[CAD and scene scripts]
☆ ☆ ☆ ☆ ☆ ☆ ☆

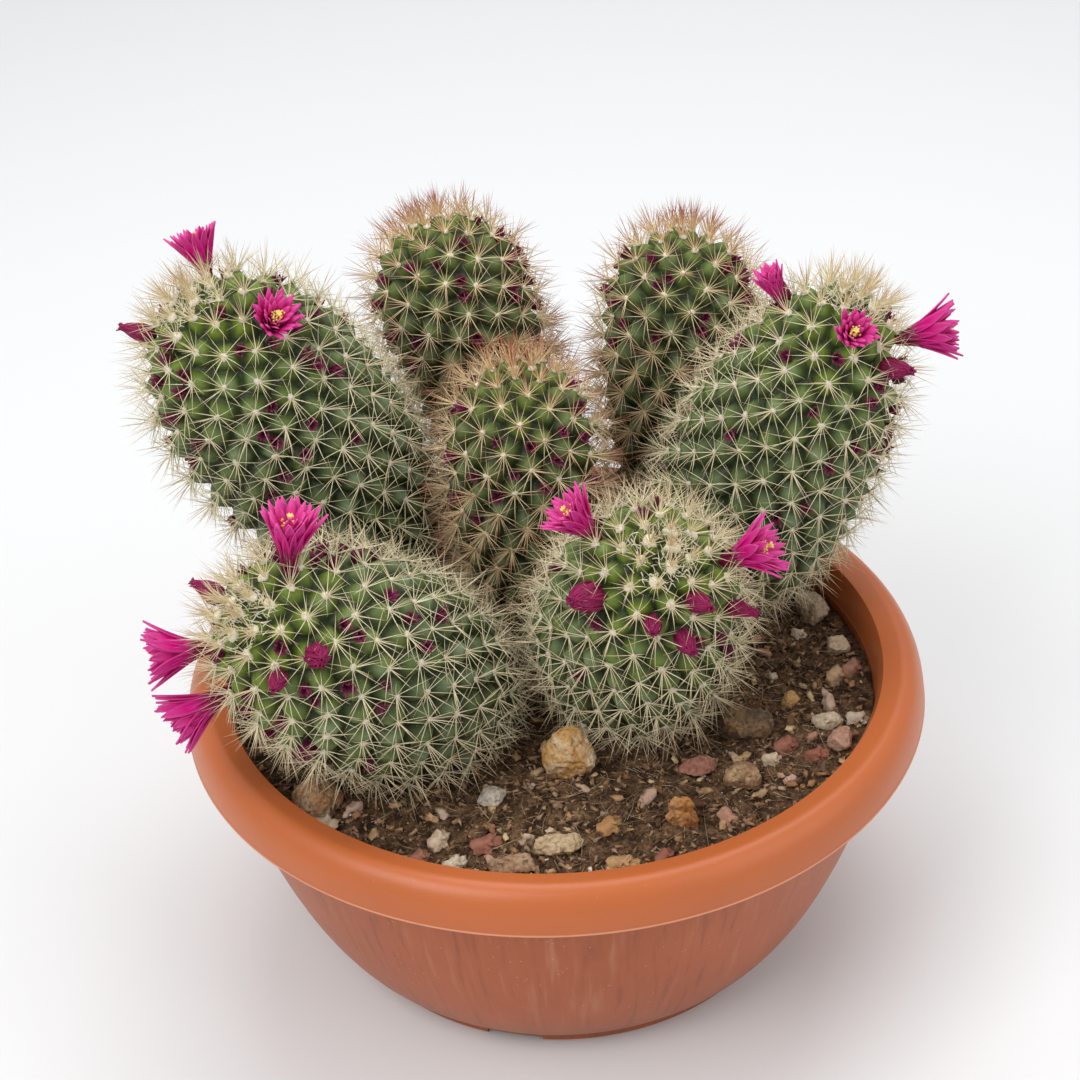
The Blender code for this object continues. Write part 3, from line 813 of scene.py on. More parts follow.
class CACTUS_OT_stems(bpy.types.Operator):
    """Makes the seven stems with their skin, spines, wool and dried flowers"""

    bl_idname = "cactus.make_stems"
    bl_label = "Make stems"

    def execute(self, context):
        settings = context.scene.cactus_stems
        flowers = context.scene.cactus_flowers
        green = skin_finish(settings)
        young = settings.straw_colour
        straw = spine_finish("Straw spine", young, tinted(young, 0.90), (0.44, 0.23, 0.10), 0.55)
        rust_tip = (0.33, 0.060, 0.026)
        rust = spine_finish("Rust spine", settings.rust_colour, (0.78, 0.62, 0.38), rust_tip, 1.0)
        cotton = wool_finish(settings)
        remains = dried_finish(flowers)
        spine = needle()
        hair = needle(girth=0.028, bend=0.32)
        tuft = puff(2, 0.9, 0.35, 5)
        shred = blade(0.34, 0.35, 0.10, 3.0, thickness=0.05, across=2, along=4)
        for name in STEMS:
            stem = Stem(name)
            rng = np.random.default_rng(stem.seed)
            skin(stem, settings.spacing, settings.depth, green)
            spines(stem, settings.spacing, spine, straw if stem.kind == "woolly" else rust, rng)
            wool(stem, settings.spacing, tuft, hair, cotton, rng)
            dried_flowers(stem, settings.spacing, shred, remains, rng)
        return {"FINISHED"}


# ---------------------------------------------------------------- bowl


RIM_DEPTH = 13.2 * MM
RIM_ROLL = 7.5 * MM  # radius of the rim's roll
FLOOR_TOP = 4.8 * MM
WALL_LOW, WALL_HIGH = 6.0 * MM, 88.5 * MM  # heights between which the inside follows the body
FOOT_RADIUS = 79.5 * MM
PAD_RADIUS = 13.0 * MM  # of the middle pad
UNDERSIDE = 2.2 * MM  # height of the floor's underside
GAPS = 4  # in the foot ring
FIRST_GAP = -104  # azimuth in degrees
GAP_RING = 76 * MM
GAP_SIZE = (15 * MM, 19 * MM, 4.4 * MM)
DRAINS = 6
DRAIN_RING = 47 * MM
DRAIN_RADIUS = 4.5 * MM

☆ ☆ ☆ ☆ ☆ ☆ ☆

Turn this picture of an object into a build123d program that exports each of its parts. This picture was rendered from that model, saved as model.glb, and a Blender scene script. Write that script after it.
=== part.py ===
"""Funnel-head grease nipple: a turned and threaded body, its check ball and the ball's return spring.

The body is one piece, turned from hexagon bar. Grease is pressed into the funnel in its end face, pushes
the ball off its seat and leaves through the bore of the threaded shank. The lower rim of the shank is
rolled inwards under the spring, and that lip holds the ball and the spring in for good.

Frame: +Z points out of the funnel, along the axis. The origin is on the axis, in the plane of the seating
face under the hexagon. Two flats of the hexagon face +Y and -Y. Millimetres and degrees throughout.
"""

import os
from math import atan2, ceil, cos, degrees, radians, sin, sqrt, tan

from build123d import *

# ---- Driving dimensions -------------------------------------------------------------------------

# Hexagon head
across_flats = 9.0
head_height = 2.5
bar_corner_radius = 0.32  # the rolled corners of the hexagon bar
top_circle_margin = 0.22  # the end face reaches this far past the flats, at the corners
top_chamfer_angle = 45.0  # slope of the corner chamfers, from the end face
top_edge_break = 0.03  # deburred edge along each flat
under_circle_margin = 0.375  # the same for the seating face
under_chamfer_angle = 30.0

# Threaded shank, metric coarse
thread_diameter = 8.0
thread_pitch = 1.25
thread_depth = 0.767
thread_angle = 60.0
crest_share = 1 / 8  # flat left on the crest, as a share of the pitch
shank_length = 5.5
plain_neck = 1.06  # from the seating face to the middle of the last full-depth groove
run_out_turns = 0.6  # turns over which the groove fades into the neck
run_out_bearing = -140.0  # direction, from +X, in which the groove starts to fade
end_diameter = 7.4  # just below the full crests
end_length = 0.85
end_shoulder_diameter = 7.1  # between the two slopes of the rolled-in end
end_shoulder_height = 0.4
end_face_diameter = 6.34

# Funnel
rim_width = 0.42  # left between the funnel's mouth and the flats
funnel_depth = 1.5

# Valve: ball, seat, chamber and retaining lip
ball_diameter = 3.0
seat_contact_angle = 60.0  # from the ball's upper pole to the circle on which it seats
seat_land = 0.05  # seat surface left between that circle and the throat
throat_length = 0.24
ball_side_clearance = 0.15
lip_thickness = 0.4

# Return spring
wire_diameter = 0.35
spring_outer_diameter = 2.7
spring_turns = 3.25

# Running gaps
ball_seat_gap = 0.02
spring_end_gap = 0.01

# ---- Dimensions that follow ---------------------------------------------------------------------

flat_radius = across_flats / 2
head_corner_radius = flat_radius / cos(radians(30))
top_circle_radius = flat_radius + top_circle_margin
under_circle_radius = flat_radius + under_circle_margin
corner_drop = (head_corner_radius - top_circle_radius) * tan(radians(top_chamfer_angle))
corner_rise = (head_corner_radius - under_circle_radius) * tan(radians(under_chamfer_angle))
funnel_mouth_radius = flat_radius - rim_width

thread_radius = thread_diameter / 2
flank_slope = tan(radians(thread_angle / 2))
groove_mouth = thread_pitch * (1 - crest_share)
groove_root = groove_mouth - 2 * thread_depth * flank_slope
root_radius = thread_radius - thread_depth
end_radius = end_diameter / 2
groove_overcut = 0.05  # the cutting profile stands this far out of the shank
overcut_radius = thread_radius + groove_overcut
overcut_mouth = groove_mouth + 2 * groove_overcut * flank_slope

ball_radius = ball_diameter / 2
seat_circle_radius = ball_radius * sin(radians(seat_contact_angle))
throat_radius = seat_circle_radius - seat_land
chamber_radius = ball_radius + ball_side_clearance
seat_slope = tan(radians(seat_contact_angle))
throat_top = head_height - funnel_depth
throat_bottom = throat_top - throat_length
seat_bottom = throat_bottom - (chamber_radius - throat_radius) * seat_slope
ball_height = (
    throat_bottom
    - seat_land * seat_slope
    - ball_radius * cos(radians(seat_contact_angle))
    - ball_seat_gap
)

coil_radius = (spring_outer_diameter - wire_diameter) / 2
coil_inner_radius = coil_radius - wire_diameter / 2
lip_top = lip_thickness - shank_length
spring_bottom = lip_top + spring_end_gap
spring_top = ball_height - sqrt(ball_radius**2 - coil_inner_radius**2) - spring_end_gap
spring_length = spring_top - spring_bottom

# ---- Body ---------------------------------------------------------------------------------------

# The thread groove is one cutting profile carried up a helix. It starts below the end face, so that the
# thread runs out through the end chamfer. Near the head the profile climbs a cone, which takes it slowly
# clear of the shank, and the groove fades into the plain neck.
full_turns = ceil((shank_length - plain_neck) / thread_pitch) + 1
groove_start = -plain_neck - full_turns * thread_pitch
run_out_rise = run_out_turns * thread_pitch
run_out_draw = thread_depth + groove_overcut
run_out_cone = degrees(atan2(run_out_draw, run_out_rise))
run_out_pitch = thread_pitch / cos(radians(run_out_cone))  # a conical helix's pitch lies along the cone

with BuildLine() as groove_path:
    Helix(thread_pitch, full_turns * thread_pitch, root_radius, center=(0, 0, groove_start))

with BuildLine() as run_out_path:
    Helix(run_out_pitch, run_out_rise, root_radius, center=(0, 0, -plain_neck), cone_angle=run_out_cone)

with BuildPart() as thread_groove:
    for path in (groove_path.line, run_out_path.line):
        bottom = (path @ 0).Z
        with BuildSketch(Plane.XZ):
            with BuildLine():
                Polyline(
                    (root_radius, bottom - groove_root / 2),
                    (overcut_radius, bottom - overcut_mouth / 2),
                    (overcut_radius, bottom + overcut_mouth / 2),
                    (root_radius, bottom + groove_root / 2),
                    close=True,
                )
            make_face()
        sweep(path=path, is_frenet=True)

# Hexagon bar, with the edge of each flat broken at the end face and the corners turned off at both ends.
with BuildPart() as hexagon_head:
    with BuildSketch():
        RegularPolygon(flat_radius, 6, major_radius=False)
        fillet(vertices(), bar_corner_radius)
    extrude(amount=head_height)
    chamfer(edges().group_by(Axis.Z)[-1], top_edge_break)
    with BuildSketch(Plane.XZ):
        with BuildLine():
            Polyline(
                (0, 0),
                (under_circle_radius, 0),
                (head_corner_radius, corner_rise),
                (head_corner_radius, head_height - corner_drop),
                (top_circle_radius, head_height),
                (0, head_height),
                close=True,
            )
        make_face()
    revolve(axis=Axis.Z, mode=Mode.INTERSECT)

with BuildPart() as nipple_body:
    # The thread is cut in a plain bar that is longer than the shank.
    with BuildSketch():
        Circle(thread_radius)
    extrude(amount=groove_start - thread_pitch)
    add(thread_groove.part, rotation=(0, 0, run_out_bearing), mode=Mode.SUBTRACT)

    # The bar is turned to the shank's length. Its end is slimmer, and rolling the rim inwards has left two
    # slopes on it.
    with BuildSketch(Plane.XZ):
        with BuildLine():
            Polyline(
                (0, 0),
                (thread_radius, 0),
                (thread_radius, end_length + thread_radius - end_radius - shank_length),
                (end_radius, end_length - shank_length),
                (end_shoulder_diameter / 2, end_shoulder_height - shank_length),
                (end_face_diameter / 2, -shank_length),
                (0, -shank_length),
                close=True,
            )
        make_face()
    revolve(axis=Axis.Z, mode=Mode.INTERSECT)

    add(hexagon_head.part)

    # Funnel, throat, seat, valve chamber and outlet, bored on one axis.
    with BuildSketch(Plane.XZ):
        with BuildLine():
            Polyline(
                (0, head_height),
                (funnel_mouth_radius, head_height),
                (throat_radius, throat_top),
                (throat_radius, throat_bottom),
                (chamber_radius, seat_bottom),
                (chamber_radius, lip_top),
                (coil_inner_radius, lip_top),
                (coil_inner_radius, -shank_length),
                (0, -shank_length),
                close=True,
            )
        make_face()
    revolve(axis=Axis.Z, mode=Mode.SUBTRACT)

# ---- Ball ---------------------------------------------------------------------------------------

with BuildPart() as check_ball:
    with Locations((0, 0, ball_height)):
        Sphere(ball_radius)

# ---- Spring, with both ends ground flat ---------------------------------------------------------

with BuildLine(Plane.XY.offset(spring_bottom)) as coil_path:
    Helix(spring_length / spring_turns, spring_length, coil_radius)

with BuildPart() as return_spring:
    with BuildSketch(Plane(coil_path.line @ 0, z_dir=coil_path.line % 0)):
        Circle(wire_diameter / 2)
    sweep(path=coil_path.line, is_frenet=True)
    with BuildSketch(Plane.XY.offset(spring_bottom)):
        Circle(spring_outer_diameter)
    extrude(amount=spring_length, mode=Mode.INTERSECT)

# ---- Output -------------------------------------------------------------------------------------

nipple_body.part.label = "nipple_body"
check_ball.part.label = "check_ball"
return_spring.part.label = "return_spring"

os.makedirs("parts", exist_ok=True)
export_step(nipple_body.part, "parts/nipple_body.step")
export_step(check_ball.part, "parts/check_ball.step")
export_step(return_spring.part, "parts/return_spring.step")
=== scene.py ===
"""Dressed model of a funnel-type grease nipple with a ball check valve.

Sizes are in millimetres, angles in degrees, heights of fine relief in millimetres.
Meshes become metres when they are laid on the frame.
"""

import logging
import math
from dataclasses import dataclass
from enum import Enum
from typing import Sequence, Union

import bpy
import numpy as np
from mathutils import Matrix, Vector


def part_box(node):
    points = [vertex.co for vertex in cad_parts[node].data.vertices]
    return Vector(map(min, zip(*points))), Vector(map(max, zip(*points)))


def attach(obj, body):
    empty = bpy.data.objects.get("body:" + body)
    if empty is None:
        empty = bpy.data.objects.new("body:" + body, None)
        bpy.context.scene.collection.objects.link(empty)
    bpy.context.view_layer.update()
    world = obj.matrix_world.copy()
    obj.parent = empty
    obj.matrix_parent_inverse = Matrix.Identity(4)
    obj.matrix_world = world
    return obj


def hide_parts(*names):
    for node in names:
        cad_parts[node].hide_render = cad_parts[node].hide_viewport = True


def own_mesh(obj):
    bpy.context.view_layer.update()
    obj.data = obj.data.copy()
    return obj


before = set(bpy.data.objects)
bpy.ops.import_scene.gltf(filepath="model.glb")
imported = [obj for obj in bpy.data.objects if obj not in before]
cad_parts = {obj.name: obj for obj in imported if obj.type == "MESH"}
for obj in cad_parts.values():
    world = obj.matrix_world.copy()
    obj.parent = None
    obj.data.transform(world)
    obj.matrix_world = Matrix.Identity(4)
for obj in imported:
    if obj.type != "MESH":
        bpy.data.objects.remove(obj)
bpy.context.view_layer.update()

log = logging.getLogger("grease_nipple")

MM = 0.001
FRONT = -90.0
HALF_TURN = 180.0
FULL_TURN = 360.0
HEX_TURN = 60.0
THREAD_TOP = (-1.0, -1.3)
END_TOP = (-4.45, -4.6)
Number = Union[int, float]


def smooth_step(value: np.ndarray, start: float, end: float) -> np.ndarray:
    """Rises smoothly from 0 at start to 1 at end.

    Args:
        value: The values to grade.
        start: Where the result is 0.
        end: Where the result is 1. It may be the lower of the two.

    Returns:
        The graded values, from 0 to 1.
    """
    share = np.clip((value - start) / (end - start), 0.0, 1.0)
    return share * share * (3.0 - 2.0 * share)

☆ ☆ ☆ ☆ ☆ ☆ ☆

> _Given exercise_: Transcribe, exactly and exclusively, the run of lines that opens with the line bearing "# ---- Output" and closes with the line bearing "bpy.context.scene.collection.objects.link(empty)".

> _Exercise solution_:
# ---- Output -------------------------------------------------------------------------------------

nipple_body.part.label = "nipple_body"
check_ball.part.label = "check_ball"
return_spring.part.label = "return_spring"

os.makedirs("parts", exist_ok=True)
export_step(nipple_body.part, "parts/nipple_body.step")
export_step(check_ball.part, "parts/check_ball.step")
export_step(return_spring.part, "parts/return_spring.step")
=== scene.py ===
"""Dressed model of a funnel-type grease nipple with a ball check valve.

Sizes are in millimetres, angles in degrees, heights of fine relief in millimetres.
Meshes become metres when they are laid on the frame.
"""

import logging
import math
from dataclasses import dataclass
from enum import Enum
from typing import Sequence, Union

import bpy
import numpy as np
from mathutils import Matrix, Vector


def part_box(node):
    points = [vertex.co for vertex in cad_parts[node].data.vertices]
    return Vector(map(min, zip(*points))), Vector(map(max, zip(*points)))


def attach(obj, body):
    empty = bpy.data.objects.get("body:" + body)
    if empty is None:
        empty = bpy.data.objects.new("body:" + body, None)
        bpy.context.scene.collection.objects.link(empty)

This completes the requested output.